The blue-chip index FTSE 100 fell 0.7%, marking its sixth consecutive decline and a 2.5% loss for the week, its steepest weekly decrease since mid-January.

Despite this, it has outperformed its European and U.S. counterparts on a weekly basis, with the STOXX 600 and S&P 500 down 3.6% and over 4%, respectively.

The domestically focused mid-cap FTSE 250 dropped 1.3%, experiencing its largest weekly fall in six weeks, down 2.8%.

The personal goods sector was the biggest decliner, plummeting 3.7% to its lowest level since December 2009, following a 5.2% sell-off in luxury retailer Burberry.

This index recorded the largest weekly decline as well, off 8.2%.
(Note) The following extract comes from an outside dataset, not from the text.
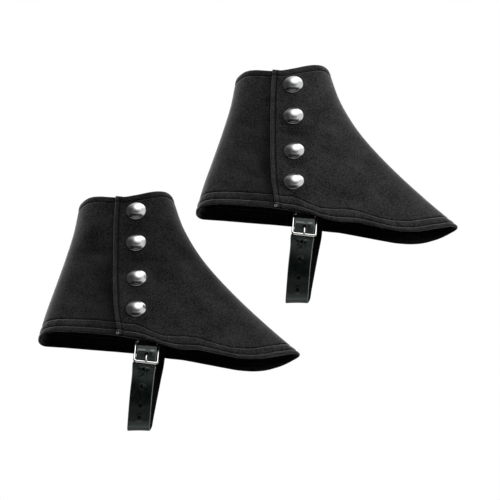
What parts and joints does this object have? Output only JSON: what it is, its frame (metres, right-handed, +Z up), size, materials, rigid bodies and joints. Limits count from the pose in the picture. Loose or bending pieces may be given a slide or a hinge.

The automobiles and parts index slipped 3.1%, marking its biggest single-day loss in over a month, while industrial metal miners fell 2.7% in response to lower copper prices. A stronger dollar and mixed U.S. jobs data fueled concerns about global economic growth.

U.S. employment growth was less than expected in August, but a drop in the jobless rate to 4.2% suggested that a gradual slowdown in the labor market is ongoing and likely does not necessitate a significant interest rate cut from the Federal Reserve this month.

CME Group’s FedWatch Tool indicated that 73% of traders now expect the U.S. central bank to implement a 25 basis point cut in its September meeting.

The European Central Bank may also reduce rates, while the Bank of England is anticipated to maintain its current rates this month.

Additionally, data revealed that British house prices increased last month at the fastest annual rate since late 2022, with a report indicating the need for an additional one trillion pounds in investment over the next decade to spur economic growth.